Several weeks after they were sent, the union’s elections officer issued a 34-page report ordering a new vote. While dismissing most of the charges, the officer ruled that the local had improperly failed to share a list of job sites with the challengers. The rerun election is now slated for January 30 and 31.

Severino, who is Dominican and who is challenging Speziale for the post of business manager, said he was hired by the union in 1996 to help bring in Spanish-speaking workers. “I was the first and only Latino in the union,” he said. “I tried to tell Sal and others that a lot of Hispanics felt underrepresented, that they weren’t getting a fair deal.”

He said the local used a double standard in appointing the stewards, allowing non-English-speaking Poles to handle the positions, but denying the appointments to Hispanics who didn’t speak English. Severino said his criticisms got a chilly response from local officials, and earlier this year he was fired. The firing led to several rallies by supporters of Severino outside the District Council office (Severino said hundreds of protesters showed up; council officials insisted there were only a couple of dozen). An effort by council officials and national union executives to patch things up failed, and the two sides squared off for elections in June. According to Severino and his allies, several of the challengers immediately ran into trouble on their jobs.

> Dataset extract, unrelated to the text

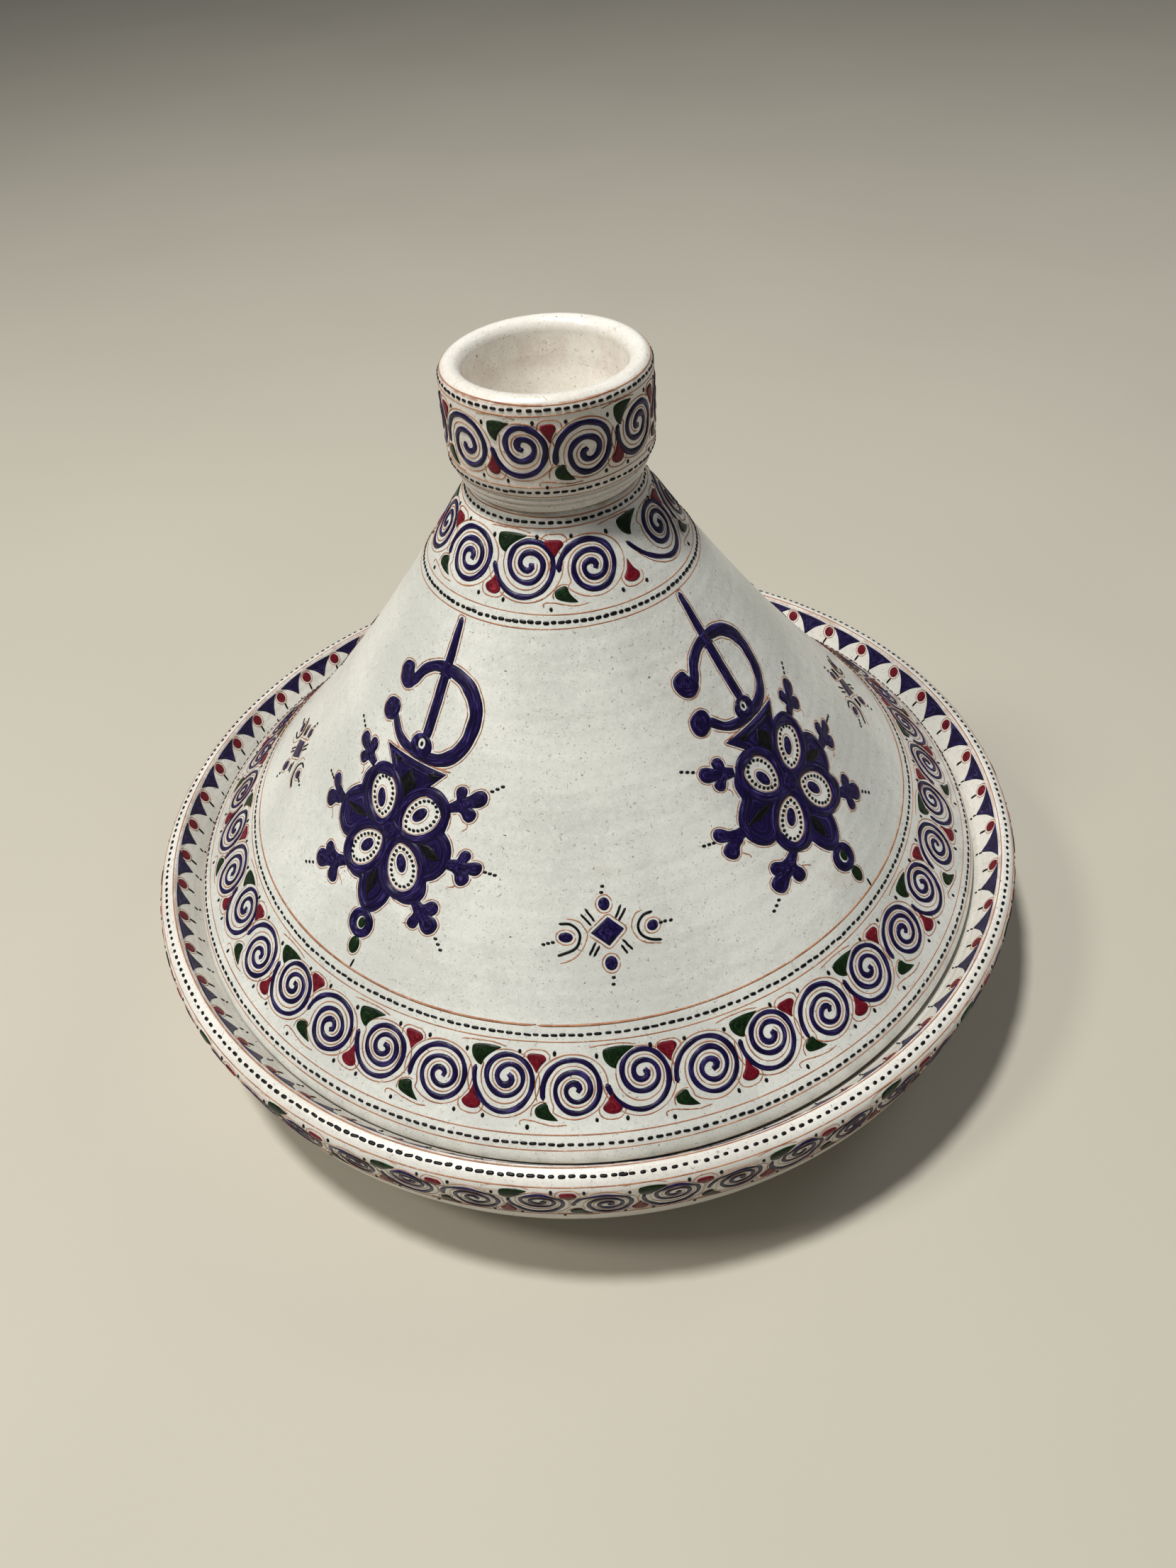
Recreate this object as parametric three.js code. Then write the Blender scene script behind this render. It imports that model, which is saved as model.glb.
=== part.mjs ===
// A lidded cooking pot in thrown earthenware: a shallow dish, and a tall conical lid with a hollow cup on top
// that serves as its knob. Everything is turned about +Z. Millimetres, with the origin at the centre of the
// foot, on the surface that the pot stands on.
import * as THREE from 'three';

// Driving dimensions
const rimRadius = 165; // painted line round the outside of the dish's rim
const dishHeight = 60; // foot to that line
const crownRise = 2.6; // the rim's top above it
const lidEdgeRadius = 152.6; // outermost edge of the lid
const neckRadius = 27.2; // where the cone meets the knob
const knobRadius = 32.4; // outside of the knob cup
const potHeight = 244; // foot to the top of the knob
const wall = 8; // thrown wall of the lid
const restGap = 0.3; // clearance under the lid where it sits

// Levels worked out from them
const seatLevel = dishHeight - 14.5; // ledge inside the dish that carries the lid
const lidBase = seatLevel + restGap;
const lidEdgeLevel = dishHeight - 8.5;
const neckLevel = potHeight - 37.5; // flat face where the knob is luted onto the cone
const flangeTop = { r: lidEdgeRadius - 2.3, z: lidEdgeLevel + 5.6 };

const lidSegments = 64;
const dishSegments = 64;
const knobSegments = 48;

const radians = (degrees) => THREE.MathUtils.degToRad(degrees);
const point = (r, z) => new THREE.Vector2(r, z);

// Points along an ellipse about (r, z), between two angles measured up from the outward direction
function arc({ r, z, across, up = across, from, to, steps }) {
  const points = [];
  for (let i = 0; i <= steps; i++) {
    const angle = radians(from + ((to - from) * i) / steps);
    points.push(point(r + across * Math.cos(angle), z + up * Math.sin(angle)));
  }
  return points;
}

// A solid of revolution about +Z, from an outline of (radius, height) points that starts and ends on the axis
function turned(name, outline, segments, material) {
  const geometry = new THREE.LatheGeometry(outline, segments);
  geometry.rotateX(Math.PI / 2); // the lathe turns about +Y
  const mesh = new THREE.Mesh(geometry, material);
  mesh.name = name;
  return mesh;
}

// Tin-white glaze over terracotta, a material of its own for each piece
const glaze = (color) => new THREE.MeshStandardMaterial({ color, roughness: 0.25, metalness: 0 });

// The dish: foot ring, belly that turns up into a nearly upright wall, rounded rim with a narrow crown, and
// inside it a sloping collar that leads down to the ledge for the lid
function dish() {
  const foot = { inner: 100, outer: 112, height: 3 };
  const belly = { r: rimRadius - 40.5, z: dishHeight - 13.5, across: 39.5, from: -70, to: -10, steps: 8 };
  const rim = { r: rimRadius - 1.8, z: dishHeight - 3.4, across: 3.6, from: -10, to: 60, steps: 4 };
  const crownRound = 1.5;
  const crown = {
    r: rimRadius - 3.9,
    z: dishHeight + crownRise - crownRound,
    across: crownRound,
    from: 50,
    to: 200,
    steps: 4,
  };
  const collarFoot = point(rimRadius - 13.9, seatLevel);
  const bowl = { r: 105, z: seatLevel - 3, across: 37, up: 30.5, from: 0, to: -90, steps: 7 };
  const outline = [
    point(0, foot.height),
    point(foot.inner - 2, foot.height),
    point(foot.inner, 0),
    point(foot.outer, 0),
    point(foot.outer + 2, foot.height),
    ...arc(belly),
    ...arc(rim),
    ...arc(crown),
    collarFoot,
    point(bowl.r + bowl.across, seatLevel),
    ...arc(bowl),
    point(0, bowl.z - bowl.up),
  ];
  return turned('base_dish', outline, dishSegments, glaze(0xe9e4d8));
}

// The cone: a gently hollow flare from the neck to the flange, one quadratic curve outside and one inside,
// closed at the top by a flat face and open underneath
function cone() {
  const flare = new THREE.QuadraticBezierCurve(
    point(flangeTop.r, flangeTop.z),
    point(95, dishHeight + 43),
    point(neckRadius, neckLevel),
  );
  const inside = new THREE.QuadraticBezierCurve(
    point(neckRadius - 0.84 * wall, neckLevel - 0.55 * wall),
    point(88.8, dishHeight + 38),
    point(141.5, lidEdgeLevel + 2.6),
  );
  const base = { inner: 143.6, outer: 149.2 };
  const outline = [
    point(0, inside.v0.y + 1),
    ...inside.getPoints(11),
    point(base.inner, lidBase),
    point(base.outer, lidBase),
    point(lidEdgeRadius - 0.9, lidEdgeLevel - 2.4),
    point(lidEdgeRadius, lidEdgeLevel),
    point(lidEdgeRadius - 0.5, lidEdgeLevel + 2.8),
    ...flare.getPoints(13),
    point(0, neckLevel),
  ];
  return turned('lid_cone', outline, lidSegments, glaze(0xe7e2d6));
}

// The knob: a deep cup with a thick rounded rim, and an underside that turns in to the neck
function knob() {
  const underside = { r: knobRadius - 8, z: neckLevel + 8.5, across: 8, up: 8.8, from: -72, to: 0, steps: 5 };
  const rim = { r: knobRadius - 3.9, z: potHeight - 3.9, across: 3.9, from: 0, to: 90, steps: 4 };
  const mouth = { r: rim.r, z: rim.z, across: 3.6, up: 3.9, from: 90, to: 180, steps: 4 };
  const floorLevel = neckLevel + 8;
  const outline = [
    point(0, neckLevel),
    point(neckRadius - 0.8, neckLevel),
    ...arc(underside),
    ...arc(rim),
    ...arc(mouth).slice(1),
    point(23.4, floorLevel + 12),
    point(20.8, floorLevel + 3.2),
    point(15.5, floorLevel + 0.4),
    point(0, floorLevel),
  ];
  return turned('lid_knob_cup', outline, knobSegments, glaze(0xece8de));
}

const pot = new THREE.Group();
pot.add(dish(), cone(), knob());

export default pot;
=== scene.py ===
"""The looks of a painted and glazed tagine pot: turned clay bodies with the marks of the wheel, and on them
trailed brown lines and raised enamel in indigo, green, crimson and black. Lengths are in millimetres until a
mesh is made. Azimuths are in degrees, 0 at the front and growing to the right."""

import math
from collections import namedtuple

import bpy
import numpy as np
from mathutils import Matrix, Vector
from mathutils.geometry import delaunay_2d_cdt


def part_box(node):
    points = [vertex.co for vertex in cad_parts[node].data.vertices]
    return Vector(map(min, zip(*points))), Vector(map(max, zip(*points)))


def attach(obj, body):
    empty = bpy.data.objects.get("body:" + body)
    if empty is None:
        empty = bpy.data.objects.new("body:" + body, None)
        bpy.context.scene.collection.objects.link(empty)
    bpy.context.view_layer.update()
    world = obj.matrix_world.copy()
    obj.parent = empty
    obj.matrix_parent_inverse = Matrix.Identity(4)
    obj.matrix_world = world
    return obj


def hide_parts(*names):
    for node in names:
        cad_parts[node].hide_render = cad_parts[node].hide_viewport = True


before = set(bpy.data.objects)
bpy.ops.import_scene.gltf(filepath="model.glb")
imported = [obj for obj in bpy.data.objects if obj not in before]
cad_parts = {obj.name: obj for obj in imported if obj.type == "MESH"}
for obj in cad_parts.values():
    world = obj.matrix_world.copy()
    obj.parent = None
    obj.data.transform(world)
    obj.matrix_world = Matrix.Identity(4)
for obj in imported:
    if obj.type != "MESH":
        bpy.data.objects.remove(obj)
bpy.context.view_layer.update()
MM = 0.001
ANY_PHASE = 6.3  # the most that a random phase may be: about one turn, in radians
rng = np.random.default_rng(7)


# ---- Sizes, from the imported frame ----

LINE_IN, LINE_DOWN = 1.8, 2.6  # the painted line round the rim, from the dish's widest point and its top
REST_GAP = 0.3  # under the lid where it sits
NECK_IN = 5.2  # from the knob's widest point in to the neck


def millimetres(node):
    """A CAD node's widest radius, its foot and its top."""
    low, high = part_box(node)
    return high.x / MM, low.z / MM, high.z / MM


dish_radius, _, dish_top = millimetres("base_dish")
lid_radius, lid_base, neck_level = millimetres("lid_cone")
knob_radius, _, knob_top = millimetres("lid_knob_cup")
rim_radius = dish_radius - LINE_IN
rim_level = dish_top - LINE_DOWN
seat_level = lid_base - REST_GAP
neck_radius = knob_radius - NECK_IN


# ---- Lines and outlines ----

ROUND = np.linspace(0, 2 * math.pi, 60, endpoint=False)  # angles once round an oval


def lengths(line):
    """How far along a line each of its points lies."""
    return np.r_[0, np.cumsum(np.hypot(*np.diff(line, axis=0).T))]


def points_at(line, places):
    """The points of a line at some distances along it."""
    return np.column_stack([np.interp(places, lengths(line), axis) for axis in line.T])


def resample(line, step, closed=False):
    """The same line with its points a step apart."""
    line = np.asarray(line, float)
    if closed:
        line = np.vstack([line, line[:1]])
    length = lengths(line)[-1]
    places = np.linspace(0, length, max(3, round(length / step)) + 1)
    return points_at(line, places[:-1] if closed else places)


def spline(points, step, closed=False):
    """A smooth line through given points, a step apart. A point given twice makes a corner."""
    p = np.array(points, float)
    ends = (p[-1:], p[:2]) if closed else (2 * p[:1] - p[1:2], 2 * p[-1:] - p[-2:-1])
    p = np.vstack([ends[0], p, ends[1]])
    t = np.linspace(0, 1, 12, endpoint=False)[:, None]
    pieces = []
    for a, b, c, d in zip(p[:-3], p[1:-2], p[2:-1], p[3:]):
        if np.array_equal(b, c):
            continue
        bend = (2 * a - 5 * b + 4 * c - d) * t**2 + (3 * b - a - 3 * c + d) * t**3
        pieces.append((2 * b + (c - a) * t + bend) / 2)
    if not closed:
        pieces.append(p[-2:-1])
    return resample(np.vstack(pieces), step, closed)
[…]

Elena Corrales, who had worked in the waste removal industry since 1989 and ran on the insurgent “United Immigrants” slate, claimed she was fired from her asbestos job soon after she became a candidate. Jorge Nacipucha said that after he took part in a protest against Severino’s firing, he was told by local officials that he wouldn’t be dispatched to new jobs if he continued. He said he had only managed to work a few weeks since then.

Some Eastern European members who backed Severino claimed they got the same treatment. Kazik Prosniewski, a native of Poland and a business agent since 1996, said he decided to run on the challengers’ slate because of what he called a lack of internal democracy in the union. Prosniewski said he was fired from his job soon after the election, a move he had expected since he was an appointee. But he said he has also been fired five times since then from jobs as an asbestos handler. “I have all my licenses and my papers,” Prosniewski said. “One supervisor called to me, he knows I am a good handler. He said, ‘I am sorry I cannot help you.’ ”

Marek Truskolaski, who also ran on the insurgent slate, said he had also been told by supervisors that he couldn’t work for them. “They said they didn’t want to get in trouble,” he said.

District Council officials declined to comment on the dispute, saying it is an internal election. But they said it would not be unusual for members to be out of work because of the poor economy.

Speziale scoffed at the claims of political retribution. “We would never do something like that,” he said. Severino, he said, had caused his own firing by repeatedly attacking Kedzior and himself at board meetings.

“This is ridiculous we are having this re-election,” said Speziale. “We did everything open and honest, everything was done right. We ran a positive campaign. They had a dirty campaign. They ran on lies, their objective was to divide the membership.”